Here is Mia. In case you hadn't read this before, she is a big part of this blog/website. In this image, we are getting ready to go to preschool on an average day, so you will just have to accept the fact that it's a quick snap with the ole' iPhone 4S.
The backstory on this one is about how our kids inspire us - even when we think we are the ones guiding them. Lately I have been checking out a lot of podcasts, audiobooks, and blogs about personal development. I mean, I am having to deal with transition with my employment, and I am striving to make Project:IDWIL and other projects work, so it only makes sense. One of those recurring themes that pops up - succinctly put by Seth Godin - is that you shouldn't be held back by the thought that you need permission to do something new or different. Mia's actions are the perfect example for this and she has inspired me by just being herself.
So that little booklet that she is holding? It's an amazing work of art.
Sometimes we get in the routine of helping Mia spell out the stuff that she is writing. The weekend that she made this, the routine was no different, but it was amazing to see how it grew. She started with a couple of pieces of construction paper and cut them in half. She wrote the alphabet on one, and entitled it "Letters." She did the same for "Numbers," "Colors," "Senses," "Family," "Things on the Earth," "Feelings," "Friends," and maybe a few more. The cover, back cover, and inside covers all had their own theme, and the whole thing came together as "My Book of School." It took a couple of days (and about 4 rolls of scotch tape!) to get done.
The point to all of this - as you are saying "okay, your kid made a crafty project - this happens like only millions of times a day!"?
The thing that hit me was that Mia just made it . She didn't say, "hey Dad, I have an idea for a book..." and then explain her concept to see if it was a good idea. She had her idea, ran with it, and as new ideas came up, she rolled them in. If a page she made was 'off,' she either started it over or left it out. When she needed help spelling something or coming up with other examples for her pages, she asked. That's it! Simple. And in the end, she had this book that she made - it was completed and she was free to move on to the next thing.
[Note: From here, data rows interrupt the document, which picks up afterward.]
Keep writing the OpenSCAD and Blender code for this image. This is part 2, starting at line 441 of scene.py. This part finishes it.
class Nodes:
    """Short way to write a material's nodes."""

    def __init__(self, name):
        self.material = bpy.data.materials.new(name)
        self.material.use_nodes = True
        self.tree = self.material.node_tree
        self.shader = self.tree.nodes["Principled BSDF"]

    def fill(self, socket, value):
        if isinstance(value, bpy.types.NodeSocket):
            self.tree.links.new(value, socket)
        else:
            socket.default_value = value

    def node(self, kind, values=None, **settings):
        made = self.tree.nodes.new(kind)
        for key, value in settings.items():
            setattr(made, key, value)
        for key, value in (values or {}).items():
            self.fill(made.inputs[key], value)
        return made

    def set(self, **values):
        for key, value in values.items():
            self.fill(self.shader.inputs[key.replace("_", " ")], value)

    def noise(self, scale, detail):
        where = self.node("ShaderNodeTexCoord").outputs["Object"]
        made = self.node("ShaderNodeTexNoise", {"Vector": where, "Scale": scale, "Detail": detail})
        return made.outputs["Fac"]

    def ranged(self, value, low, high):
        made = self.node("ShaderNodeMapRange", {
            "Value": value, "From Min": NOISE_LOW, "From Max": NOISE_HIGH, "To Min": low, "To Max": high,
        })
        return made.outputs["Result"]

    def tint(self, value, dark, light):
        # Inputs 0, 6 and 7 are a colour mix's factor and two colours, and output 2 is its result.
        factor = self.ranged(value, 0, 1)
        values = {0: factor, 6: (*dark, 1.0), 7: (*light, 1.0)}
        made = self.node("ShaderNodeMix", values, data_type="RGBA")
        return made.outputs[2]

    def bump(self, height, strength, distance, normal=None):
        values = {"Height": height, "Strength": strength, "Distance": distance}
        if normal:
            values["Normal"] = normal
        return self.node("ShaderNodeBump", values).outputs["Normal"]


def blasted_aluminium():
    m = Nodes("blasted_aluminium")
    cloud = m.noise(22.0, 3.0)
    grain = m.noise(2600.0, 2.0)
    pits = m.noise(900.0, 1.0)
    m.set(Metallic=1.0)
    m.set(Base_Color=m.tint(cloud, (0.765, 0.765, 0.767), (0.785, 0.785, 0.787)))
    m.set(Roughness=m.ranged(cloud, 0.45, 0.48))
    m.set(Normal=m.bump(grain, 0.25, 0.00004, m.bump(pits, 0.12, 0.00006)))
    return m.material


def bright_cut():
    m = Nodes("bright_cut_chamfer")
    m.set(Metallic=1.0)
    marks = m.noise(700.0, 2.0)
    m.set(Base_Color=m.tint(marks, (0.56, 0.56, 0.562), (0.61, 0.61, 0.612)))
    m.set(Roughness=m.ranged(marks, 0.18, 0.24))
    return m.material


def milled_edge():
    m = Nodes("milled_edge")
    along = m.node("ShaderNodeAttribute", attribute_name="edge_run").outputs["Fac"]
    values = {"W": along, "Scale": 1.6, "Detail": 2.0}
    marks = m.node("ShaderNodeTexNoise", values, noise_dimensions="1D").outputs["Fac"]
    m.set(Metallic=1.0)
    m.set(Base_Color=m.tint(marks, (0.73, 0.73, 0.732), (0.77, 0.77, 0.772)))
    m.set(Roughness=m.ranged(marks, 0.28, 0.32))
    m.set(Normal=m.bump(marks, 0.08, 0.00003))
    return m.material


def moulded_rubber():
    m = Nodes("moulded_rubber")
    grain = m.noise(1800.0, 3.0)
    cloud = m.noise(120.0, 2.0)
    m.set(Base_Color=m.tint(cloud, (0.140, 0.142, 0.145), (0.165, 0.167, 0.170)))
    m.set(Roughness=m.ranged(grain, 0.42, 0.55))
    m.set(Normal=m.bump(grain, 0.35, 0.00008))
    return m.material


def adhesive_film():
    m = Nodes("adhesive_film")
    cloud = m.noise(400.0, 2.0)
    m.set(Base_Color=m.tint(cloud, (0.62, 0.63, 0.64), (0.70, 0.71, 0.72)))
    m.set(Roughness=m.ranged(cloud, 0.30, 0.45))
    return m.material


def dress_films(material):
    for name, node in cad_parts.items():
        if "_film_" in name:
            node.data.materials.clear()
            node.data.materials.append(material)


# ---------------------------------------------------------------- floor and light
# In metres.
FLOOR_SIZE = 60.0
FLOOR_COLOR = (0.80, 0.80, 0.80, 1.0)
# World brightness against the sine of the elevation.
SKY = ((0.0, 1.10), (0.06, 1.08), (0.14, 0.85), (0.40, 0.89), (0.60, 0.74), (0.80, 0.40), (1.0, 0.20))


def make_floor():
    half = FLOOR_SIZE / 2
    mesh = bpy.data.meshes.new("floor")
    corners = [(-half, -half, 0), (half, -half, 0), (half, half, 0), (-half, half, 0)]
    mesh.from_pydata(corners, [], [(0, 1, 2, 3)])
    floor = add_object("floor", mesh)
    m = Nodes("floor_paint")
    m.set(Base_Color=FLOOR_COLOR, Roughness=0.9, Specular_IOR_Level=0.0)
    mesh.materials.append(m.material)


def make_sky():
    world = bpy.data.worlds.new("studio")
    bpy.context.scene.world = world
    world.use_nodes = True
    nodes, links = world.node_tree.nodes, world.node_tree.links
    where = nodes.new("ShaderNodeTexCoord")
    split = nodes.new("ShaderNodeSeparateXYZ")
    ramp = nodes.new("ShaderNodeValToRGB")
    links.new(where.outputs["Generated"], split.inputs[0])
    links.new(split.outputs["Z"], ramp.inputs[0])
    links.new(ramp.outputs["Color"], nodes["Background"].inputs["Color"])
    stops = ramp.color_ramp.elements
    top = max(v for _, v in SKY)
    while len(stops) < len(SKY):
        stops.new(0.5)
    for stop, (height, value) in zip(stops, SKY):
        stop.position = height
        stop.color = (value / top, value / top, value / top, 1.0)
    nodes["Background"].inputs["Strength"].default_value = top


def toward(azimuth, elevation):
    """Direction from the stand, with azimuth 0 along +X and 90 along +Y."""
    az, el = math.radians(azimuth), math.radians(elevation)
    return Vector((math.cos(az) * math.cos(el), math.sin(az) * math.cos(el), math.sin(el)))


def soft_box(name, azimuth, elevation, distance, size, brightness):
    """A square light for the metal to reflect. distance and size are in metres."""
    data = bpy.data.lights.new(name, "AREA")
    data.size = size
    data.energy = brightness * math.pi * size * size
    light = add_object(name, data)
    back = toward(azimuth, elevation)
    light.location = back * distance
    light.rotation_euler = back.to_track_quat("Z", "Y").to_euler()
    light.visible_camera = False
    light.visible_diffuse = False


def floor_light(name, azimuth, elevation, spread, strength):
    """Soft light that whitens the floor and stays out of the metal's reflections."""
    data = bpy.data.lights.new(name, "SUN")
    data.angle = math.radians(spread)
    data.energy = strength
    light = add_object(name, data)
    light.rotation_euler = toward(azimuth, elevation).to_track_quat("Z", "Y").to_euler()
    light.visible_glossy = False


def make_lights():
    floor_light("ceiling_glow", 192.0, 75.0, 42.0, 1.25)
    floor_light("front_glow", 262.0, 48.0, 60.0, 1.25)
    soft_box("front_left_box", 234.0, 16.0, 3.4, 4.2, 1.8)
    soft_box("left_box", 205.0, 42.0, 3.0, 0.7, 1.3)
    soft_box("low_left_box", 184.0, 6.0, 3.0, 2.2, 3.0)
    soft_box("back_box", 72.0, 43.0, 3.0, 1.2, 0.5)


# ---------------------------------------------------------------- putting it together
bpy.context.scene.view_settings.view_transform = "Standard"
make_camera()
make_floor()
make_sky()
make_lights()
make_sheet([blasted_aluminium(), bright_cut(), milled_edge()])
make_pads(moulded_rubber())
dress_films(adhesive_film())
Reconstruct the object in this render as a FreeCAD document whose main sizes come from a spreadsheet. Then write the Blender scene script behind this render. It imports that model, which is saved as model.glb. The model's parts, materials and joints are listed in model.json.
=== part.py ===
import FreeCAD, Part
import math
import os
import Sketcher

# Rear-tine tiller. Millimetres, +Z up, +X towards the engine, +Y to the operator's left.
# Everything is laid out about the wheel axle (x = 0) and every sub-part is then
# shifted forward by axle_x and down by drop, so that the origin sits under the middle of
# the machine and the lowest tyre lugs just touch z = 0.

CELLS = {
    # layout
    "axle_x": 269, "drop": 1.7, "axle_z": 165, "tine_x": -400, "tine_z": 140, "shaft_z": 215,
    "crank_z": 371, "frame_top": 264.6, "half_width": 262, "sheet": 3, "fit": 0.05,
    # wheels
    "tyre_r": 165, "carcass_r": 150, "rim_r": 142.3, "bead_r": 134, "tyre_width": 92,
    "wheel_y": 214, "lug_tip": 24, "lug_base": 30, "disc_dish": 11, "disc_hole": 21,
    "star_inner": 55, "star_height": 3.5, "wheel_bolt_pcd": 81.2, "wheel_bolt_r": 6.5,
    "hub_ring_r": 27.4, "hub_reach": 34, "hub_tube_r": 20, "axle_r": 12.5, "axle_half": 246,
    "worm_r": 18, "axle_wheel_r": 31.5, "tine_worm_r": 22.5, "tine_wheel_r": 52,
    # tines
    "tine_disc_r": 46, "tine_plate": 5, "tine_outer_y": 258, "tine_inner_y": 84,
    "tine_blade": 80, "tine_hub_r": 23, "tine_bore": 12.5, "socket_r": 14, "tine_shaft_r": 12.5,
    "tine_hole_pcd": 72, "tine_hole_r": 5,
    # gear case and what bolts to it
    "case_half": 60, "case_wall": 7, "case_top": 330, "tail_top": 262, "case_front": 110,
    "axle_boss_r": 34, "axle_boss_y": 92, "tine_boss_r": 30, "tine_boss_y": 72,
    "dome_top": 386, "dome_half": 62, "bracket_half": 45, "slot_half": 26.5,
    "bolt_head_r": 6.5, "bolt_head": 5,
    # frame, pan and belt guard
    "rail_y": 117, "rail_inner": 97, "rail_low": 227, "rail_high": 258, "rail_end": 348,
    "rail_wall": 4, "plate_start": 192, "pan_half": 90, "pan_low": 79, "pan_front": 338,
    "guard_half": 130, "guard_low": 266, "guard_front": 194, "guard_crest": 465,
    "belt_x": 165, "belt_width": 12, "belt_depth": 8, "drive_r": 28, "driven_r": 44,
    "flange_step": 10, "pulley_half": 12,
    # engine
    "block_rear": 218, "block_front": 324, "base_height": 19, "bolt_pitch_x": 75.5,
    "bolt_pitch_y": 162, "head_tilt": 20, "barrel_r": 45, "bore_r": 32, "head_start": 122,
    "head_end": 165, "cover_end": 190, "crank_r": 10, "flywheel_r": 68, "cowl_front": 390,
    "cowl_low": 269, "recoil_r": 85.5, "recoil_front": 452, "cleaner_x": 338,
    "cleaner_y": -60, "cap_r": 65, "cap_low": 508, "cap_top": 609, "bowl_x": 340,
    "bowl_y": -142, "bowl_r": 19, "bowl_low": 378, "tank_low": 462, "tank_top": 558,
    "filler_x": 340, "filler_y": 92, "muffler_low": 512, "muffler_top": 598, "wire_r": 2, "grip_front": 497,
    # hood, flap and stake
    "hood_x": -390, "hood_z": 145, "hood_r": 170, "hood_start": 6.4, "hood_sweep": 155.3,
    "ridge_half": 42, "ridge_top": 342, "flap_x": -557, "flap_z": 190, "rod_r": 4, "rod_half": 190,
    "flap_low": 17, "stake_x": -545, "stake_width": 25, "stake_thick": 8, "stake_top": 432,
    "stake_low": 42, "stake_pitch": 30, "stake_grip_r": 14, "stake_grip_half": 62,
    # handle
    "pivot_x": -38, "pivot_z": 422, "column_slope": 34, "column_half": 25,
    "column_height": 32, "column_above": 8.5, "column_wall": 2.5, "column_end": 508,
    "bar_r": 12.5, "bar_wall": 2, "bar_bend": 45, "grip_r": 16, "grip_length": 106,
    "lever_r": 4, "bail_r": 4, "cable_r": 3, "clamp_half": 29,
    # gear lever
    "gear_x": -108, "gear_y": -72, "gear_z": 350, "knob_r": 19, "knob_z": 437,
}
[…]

I need to take a lesson from this. Life and projects and big ideas just need to be done. If you are stalled and think that you need permission to pursue something, then let me just say "Hi! I'm Jake. Whatever project that you want to start - I give you permission to run with it. It may not change a big part of the world (at first), but it definitely won't change the world if it just stays stuck in your head as a 'great idea!' So go do it."